§ **WHAT YOU SHOULD DO**: Reproduce all entries precisely as they are written.

§ **GIVEN DATA**:
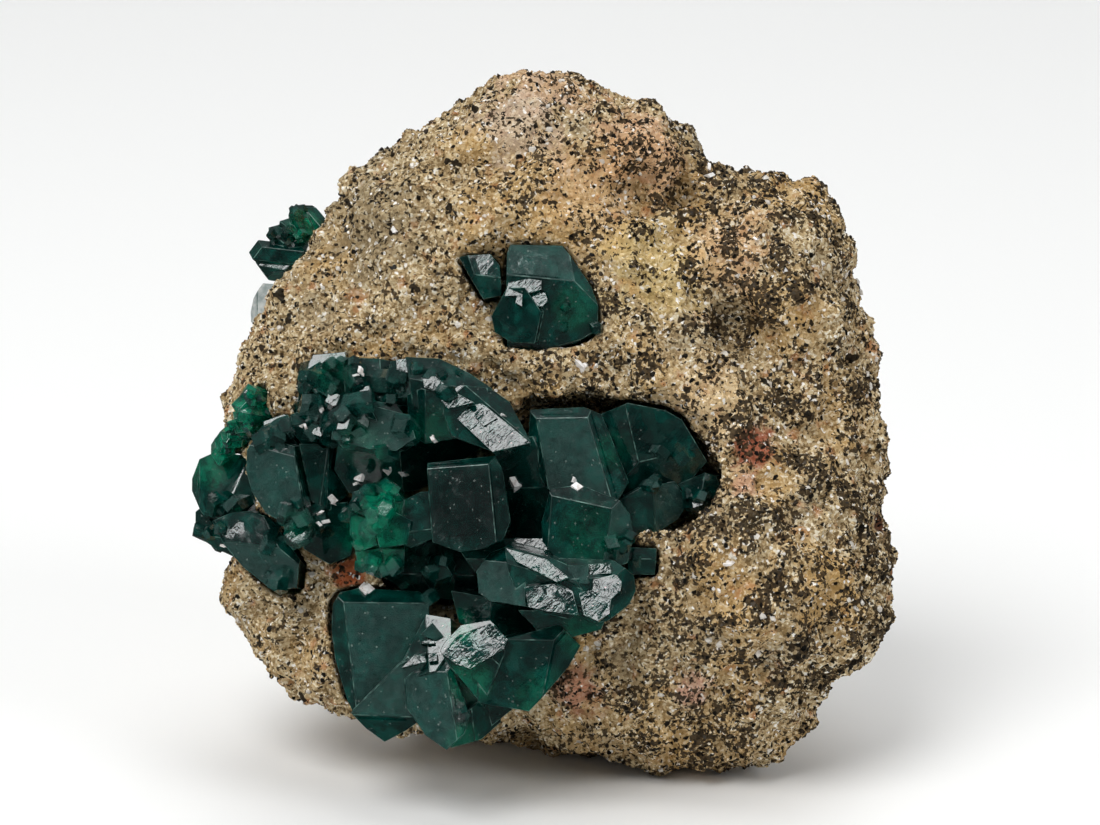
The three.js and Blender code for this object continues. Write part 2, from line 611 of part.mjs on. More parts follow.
// A large crystal with a side crystal grown on it, and a small one apart from them
const topPair = [
  crystal({
    front: 13.4, look: [0, 26], depth: 9,
    outline: [[-3.7, 13.8], [-3.4, 14.7], [1.1, 14.6], [3.5, 11], [4.1, 9.1], [4, 7.2],
      [2.6, 6.4], [0.6, 5.9], [-1.6, 5.6], [-3.7, 5.9]],
    folds: [[[-3.7, 11.5], [2.6, 10.9], 38], [[1.4, 14.4], [2.9, 6.4], -34],
      [[-3.7, 7.8], [2.9, 7.3], 62]],
  }),
  crystal({
    front: 12.4, look: [-22, -6], depth: 8,
    outline: [[-3.6, 10.4], [-5.1, 8], [-4.8, 6.6], [-3.3, 5.8], [-1.2, 5.8], [-0.6, 8.4],
      [-2, 10.4]],
  }),
  crystal({
    front: 12, look: [-2, 12], depth: 8,
    outline: [[-7.7, 13.1], [-5, 13.3], [-4.2, 12.3], [-4, 9.8], [-5.6, 9.5], [-6.7, 11.3]],
    folds: [[[-6.9, 13.3], [-5.8, 10], 38], [[-7, 11.6], [-4, 11.2], 40]],
  }),
];

const paleBlade = [
  crystal({
    front: -0.8, look: [-30, 10], depth: 4,
    outline: [[-24, 10.8], [-22.4, 10.6], [-22.4, 8.4], [-24.4, 7.2], [-25.2, 7.6], [-25.3, 8.5],
      [-25, 9.6]],
    folds: [[[-24.4, 10.6], [-24.4, 7.4], 26]],
  }),
];

// A crust of small crystals strung along a curve, each one leaning its own way
const CRUST_SPREAD = [0.9, 0.5, 0.9]; // how far one may stand off the curve
const CRUST_LEAN = 0.9;
const CRUST_SIZES = { radius: 0.5, length: 0.4 }; // as shares of their usual sizes

function crust({ along, count, lean, radius, length, seed }) {
  const curve = new THREE.CatmullRomCurve3(along.map((point) => new THREE.Vector3(...point)));
  const members = [];
  for (let i = 0; i < count; i += 1) {
    const place = curve.getPoint(i / (count - 1));
    const stray = (axis) => hash(i, axis, seed) - 0.5;
    members.push(prism({
      at: place.toArray().map((part, axis) => part + CRUST_SPREAD[axis] * stray(1 + axis)),
      axis: lean.map((part, axis) => part + CRUST_LEAN * stray(4 + axis)),
      turn: 360 * stray(7),
      radius: radius * (1 + CRUST_SIZES.radius * stray(8)),
      length: length * (1 + CRUST_SIZES.length * stray(9)),
    }));
  }
  return members;
}

const druse = crust({
  along: [[-24.2, 1.6, 8], [-24.2, -0.3, 7.8], [-25.5, -1.7, 6.4], [-27.3, -3.1, 4.4]],
  count: 7,
  lean: [-0.35, 0.1, 0.9],
  radius: 0.82,
  length: 4.4,
  seed: 0,
});

const edgeCrust = crust({
  along: [[-19.4, 15.9, -1.6], [-20.6, 14.7, -2.2], [-21.8, 13.4, -1.8], [-22.7, 12.2, -2.4]],
  count: 6,
  lean: [-0.8, 0.5, -0.05],
  radius: 1.05,
  length: 5,
  seed: 3,
});

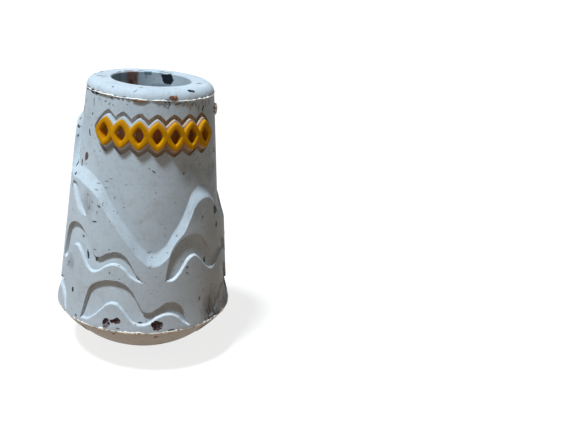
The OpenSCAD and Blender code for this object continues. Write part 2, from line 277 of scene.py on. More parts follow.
# Pits near the rim: (angle, height, half width, half height, depth)
torn_pits = [(-23.4, 1.6, 1.05, 1.3, 0.7), (-17.6, 2.5, 1.15, 0.7, 0.6), (8.6, 1.9, 1.35, 1.3, 0.75)]

# Wall of the sole's pocket, from the middle of a side to its corner: (angle, radius)
pocket_wall = [(0, 11.6), (18.3, 12.74), (31.7, 15.2), (40.6, 18.44), (45, 21.5)]

# Crumbs: sizes and clearances of the scattered ones, veils of those listed one by one
least_length = 0.12
most_length = 0.54
crumb_width = (0.07, 0.17)
crumb_flatness = 0.02
bore_clearance = 0.2
face_clearance = 0.2
clear_veil = 0.75  # for the smallest, and less for the larger
faint_veil = 0.9

# Finishes
bump_strength = 0.3
scuff_and_shade_fade = 0.7
wall_skin = 0.25  # how far the stains of the bore reach into its wall

# Floor and light
floor_half = 4  # metres
floor_gap = 0.02  # below the stud, so that the two don't touch
floor_fade = (35, 75)  # distances from the axis between which its colour changes
floor_near = (0.62, 0.36, 0.20, 1)
floor_far = (0.31, 0.24, 0.19, 1)
floor_shade = (0.25, 0.25, 0.25, 1)
floor_glow = 0.8
sky_left = (0.84, 0.78, 0.68, 1)
sky_right = (0.4, 0.34, 0.28, 1)
sky_strength = 0.1
lamp_colour = (0.91, 0.985, 1.055)

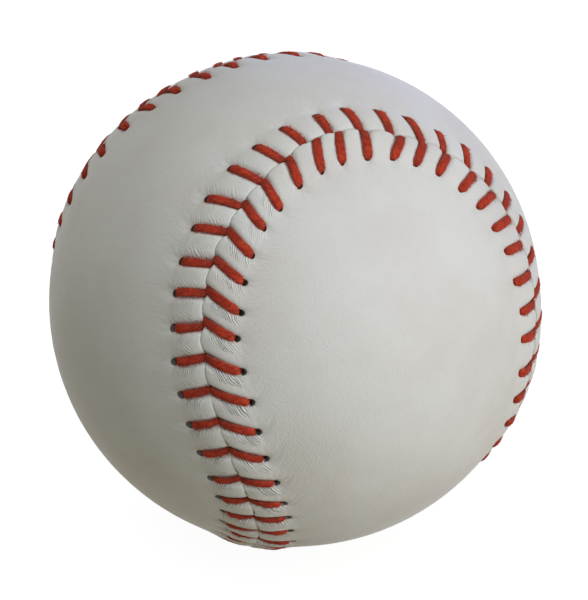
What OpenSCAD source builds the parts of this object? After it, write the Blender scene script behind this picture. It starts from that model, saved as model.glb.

§ **SOLUTION**:
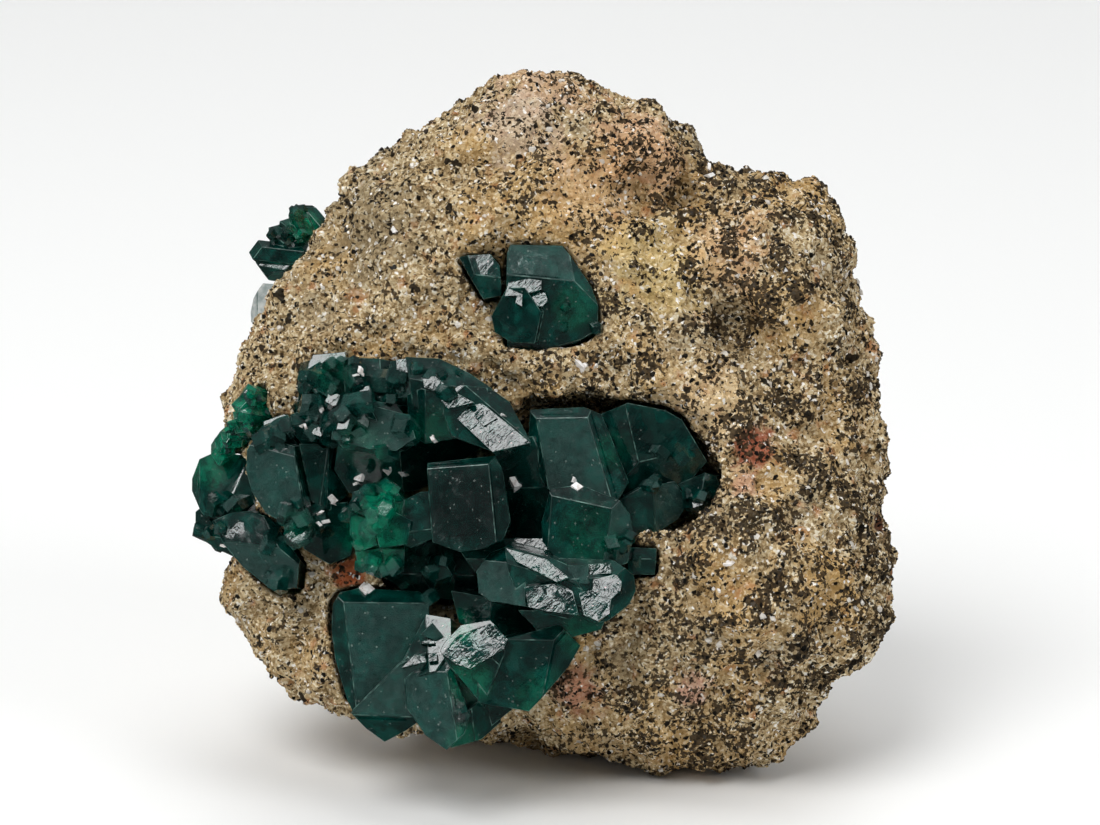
The three.js and Blender code for this object continues. Write part 2, from line 611 of part.mjs on. More parts follow.
// A large crystal with a side crystal grown on it, and a small one apart from them
const topPair = [
  crystal({
    front: 13.4, look: [0, 26], depth: 9,
    outline: [[-3.7, 13.8], [-3.4, 14.7], [1.1, 14.6], [3.5, 11], [4.1, 9.1], [4, 7.2],
      [2.6, 6.4], [0.6, 5.9], [-1.6, 5.6], [-3.7, 5.9]],
    folds: [[[-3.7, 11.5], [2.6, 10.9], 38], [[1.4, 14.4], [2.9, 6.4], -34],
      [[-3.7, 7.8], [2.9, 7.3], 62]],
  }),
  crystal({
    front: 12.4, look: [-22, -6], depth: 8,
    outline: [[-3.6, 10.4], [-5.1, 8], [-4.8, 6.6], [-3.3, 5.8], [-1.2, 5.8], [-0.6, 8.4],
      [-2, 10.4]],
  }),
  crystal({
    front: 12, look: [-2, 12], depth: 8,
    outline: [[-7.7, 13.1], [-5, 13.3], [-4.2, 12.3], [-4, 9.8], [-5.6, 9.5], [-6.7, 11.3]],
    folds: [[[-6.9, 13.3], [-5.8, 10], 38], [[-7, 11.6], [-4, 11.2], 40]],
  }),
];

const paleBlade = [
  crystal({
    front: -0.8, look: [-30, 10], depth: 4,
    outline: [[-24, 10.8], [-22.4, 10.6], [-22.4, 8.4], [-24.4, 7.2], [-25.2, 7.6], [-25.3, 8.5],
      [-25, 9.6]],
    folds: [[[-24.4, 10.6], [-24.4, 7.4], 26]],
  }),
];

// A crust of small crystals strung along a curve, each one leaning its own way
const CRUST_SPREAD = [0.9, 0.5, 0.9]; // how far one may stand off the curve
const CRUST_LEAN = 0.9;
const CRUST_SIZES = { radius: 0.5, length: 0.4 }; // as shares of their usual sizes

function crust({ along, count, lean, radius, length, seed }) {
  const curve = new THREE.CatmullRomCurve3(along.map((point) => new THREE.Vector3(...point)));
  const members = [];
  for (let i = 0; i < count; i += 1) {
    const place = curve.getPoint(i / (count - 1));
    const stray = (axis) => hash(i, axis, seed) - 0.5;
    members.push(prism({
      at: place.toArray().map((part, axis) => part + CRUST_SPREAD[axis] * stray(1 + axis)),
      axis: lean.map((part, axis) => part + CRUST_LEAN * stray(4 + axis)),
      turn: 360 * stray(7),
      radius: radius * (1 + CRUST_SIZES.radius * stray(8)),
      length: length * (1 + CRUST_SIZES.length * stray(9)),
    }));
  }
  return members;
}

const druse = crust({
  along: [[-24.2, 1.6, 8], [-24.2, -0.3, 7.8], [-25.5, -1.7, 6.4], [-27.3, -3.1, 4.4]],
  count: 7,
  lean: [-0.35, 0.1, 0.9],
  radius: 0.82,
  length: 4.4,
  seed: 0,
});

const edgeCrust = crust({
  along: [[-19.4, 15.9, -1.6], [-20.6, 14.7, -2.2], [-21.8, 13.4, -1.8], [-22.7, 12.2, -2.4]],
  count: 6,
  lean: [-0.8, 0.5, -0.05],
  radius: 1.05,
  length: 5,
  seed: 3,
});

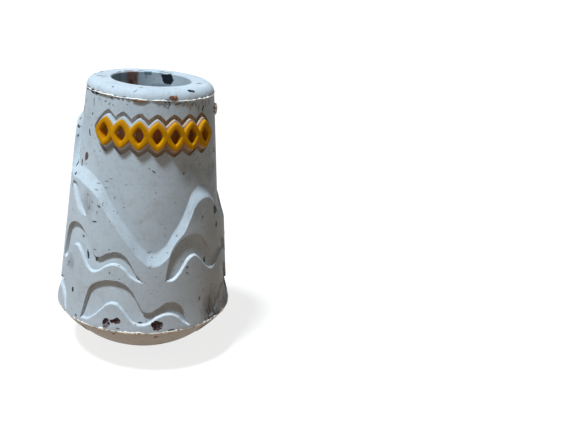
The OpenSCAD and Blender code for this object continues. Write part 2, from line 277 of scene.py on. More parts follow.
# Pits near the rim: (angle, height, half width, half height, depth)
torn_pits = [(-23.4, 1.6, 1.05, 1.3, 0.7), (-17.6, 2.5, 1.15, 0.7, 0.6), (8.6, 1.9, 1.35, 1.3, 0.75)]

# Wall of the sole's pocket, from the middle of a side to its corner: (angle, radius)
pocket_wall = [(0, 11.6), (18.3, 12.74), (31.7, 15.2), (40.6, 18.44), (45, 21.5)]

# Crumbs: sizes and clearances of the scattered ones, veils of those listed one by one
least_length = 0.12
most_length = 0.54
crumb_width = (0.07, 0.17)
crumb_flatness = 0.02
bore_clearance = 0.2
face_clearance = 0.2
clear_veil = 0.75  # for the smallest, and less for the larger
faint_veil = 0.9

# Finishes
bump_strength = 0.3
scuff_and_shade_fade = 0.7
wall_skin = 0.25  # how far the stains of the bore reach into its wall

# Floor and light
floor_half = 4  # metres
floor_gap = 0.02  # below the stud, so that the two don't touch
floor_fade = (35, 75)  # distances from the axis between which its colour changes
floor_near = (0.62, 0.36, 0.20, 1)
floor_far = (0.31, 0.24, 0.19, 1)
floor_shade = (0.25, 0.25, 0.25, 1)
floor_glow = 0.8
sky_left = (0.84, 0.78, 0.68, 1)
sky_right = (0.4, 0.34, 0.28, 1)
sky_strength = 0.1
lamp_colour = (0.91, 0.985, 1.055)

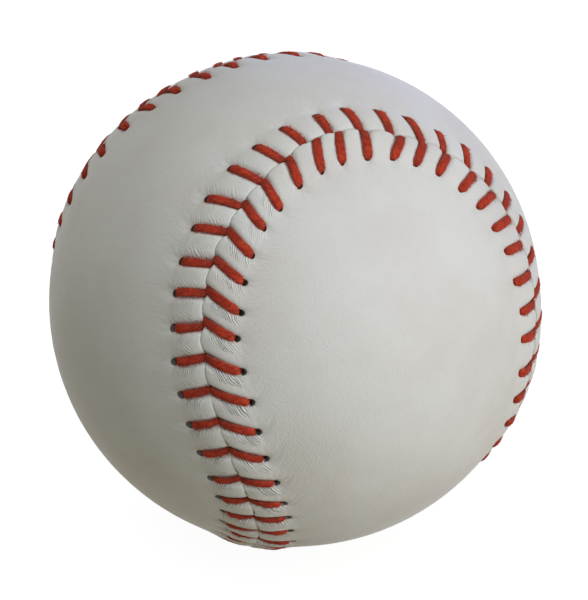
What OpenSCAD source builds the parts of this object? After it, write the Blender scene script behind this picture. It starts from that model, saved as model.glb.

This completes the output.